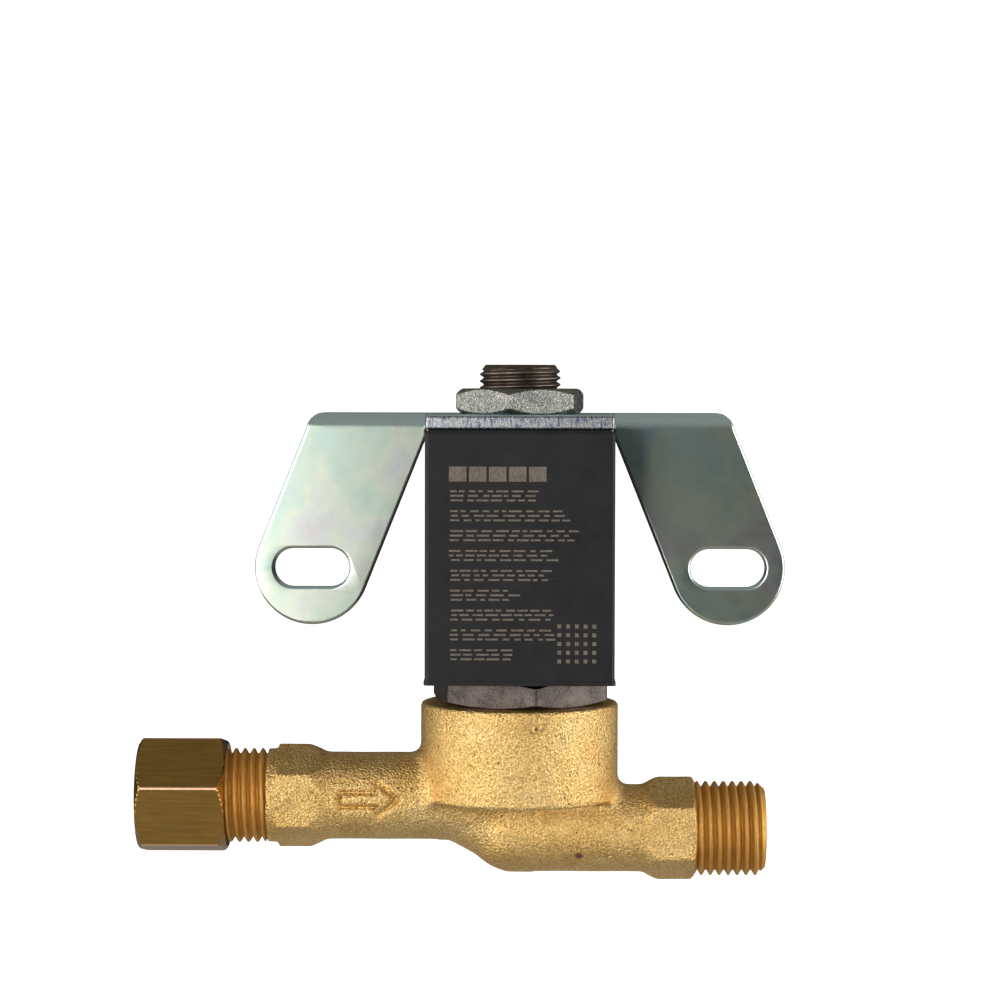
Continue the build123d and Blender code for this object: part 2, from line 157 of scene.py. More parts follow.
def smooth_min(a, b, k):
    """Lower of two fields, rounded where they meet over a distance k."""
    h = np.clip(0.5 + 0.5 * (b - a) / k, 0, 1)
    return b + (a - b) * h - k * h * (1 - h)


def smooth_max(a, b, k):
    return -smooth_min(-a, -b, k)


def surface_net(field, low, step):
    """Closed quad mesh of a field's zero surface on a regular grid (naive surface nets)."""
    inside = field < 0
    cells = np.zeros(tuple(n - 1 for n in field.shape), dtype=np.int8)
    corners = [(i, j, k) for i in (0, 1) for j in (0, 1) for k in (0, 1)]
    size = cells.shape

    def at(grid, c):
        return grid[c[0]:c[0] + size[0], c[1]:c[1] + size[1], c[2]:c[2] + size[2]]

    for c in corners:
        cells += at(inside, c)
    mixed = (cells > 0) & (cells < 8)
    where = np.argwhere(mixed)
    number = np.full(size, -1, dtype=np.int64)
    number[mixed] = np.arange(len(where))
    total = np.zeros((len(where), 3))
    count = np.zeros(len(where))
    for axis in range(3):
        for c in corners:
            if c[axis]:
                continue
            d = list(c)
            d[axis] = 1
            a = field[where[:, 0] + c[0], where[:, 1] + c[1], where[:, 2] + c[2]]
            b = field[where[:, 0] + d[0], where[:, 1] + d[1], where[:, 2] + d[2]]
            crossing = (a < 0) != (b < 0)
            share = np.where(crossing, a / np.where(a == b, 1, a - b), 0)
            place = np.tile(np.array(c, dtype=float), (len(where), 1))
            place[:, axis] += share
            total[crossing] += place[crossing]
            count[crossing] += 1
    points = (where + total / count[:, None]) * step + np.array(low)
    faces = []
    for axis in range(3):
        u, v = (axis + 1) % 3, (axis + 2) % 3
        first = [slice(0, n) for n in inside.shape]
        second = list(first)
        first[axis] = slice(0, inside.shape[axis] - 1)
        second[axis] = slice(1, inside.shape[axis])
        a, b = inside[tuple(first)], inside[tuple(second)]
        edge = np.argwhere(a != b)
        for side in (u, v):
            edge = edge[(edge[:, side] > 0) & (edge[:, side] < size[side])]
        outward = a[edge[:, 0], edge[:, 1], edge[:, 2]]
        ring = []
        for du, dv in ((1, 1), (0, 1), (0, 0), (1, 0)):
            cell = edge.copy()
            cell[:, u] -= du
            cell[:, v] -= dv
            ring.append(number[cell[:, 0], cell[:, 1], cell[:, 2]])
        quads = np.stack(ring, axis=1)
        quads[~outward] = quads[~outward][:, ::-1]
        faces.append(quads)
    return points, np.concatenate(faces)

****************

— Set problem —
All lines from the beginning of the material above through the one with "return b + (a - b) * h - k * h * (1 - h)" need to be returned exactly; please return those and only those.

— Output of the exercise —
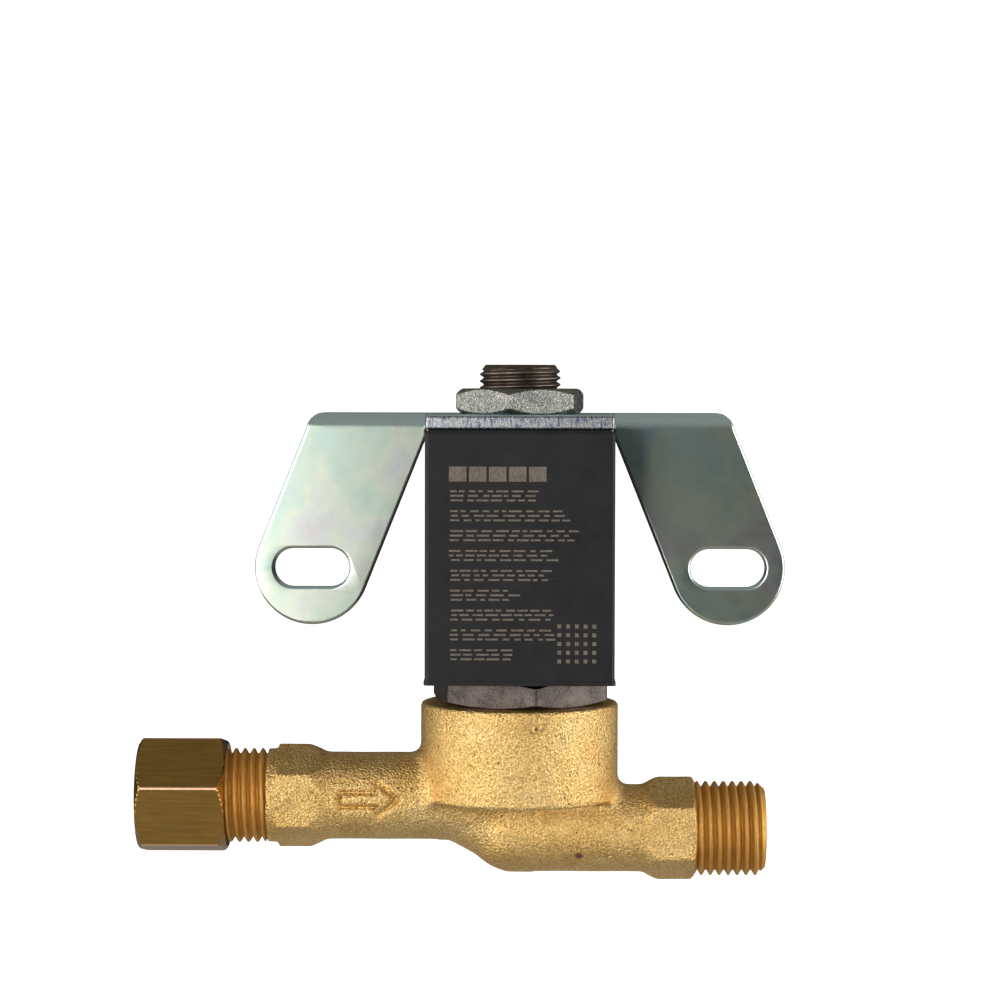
Continue the build123d and Blender code for this object: part 2, from line 157 of scene.py. More parts follow.
def smooth_min(a, b, k):
    """Lower of two fields, rounded where they meet over a distance k."""
    h = np.clip(0.5 + 0.5 * (b - a) / k, 0, 1)
    return b + (a - b) * h - k * h * (1 - h)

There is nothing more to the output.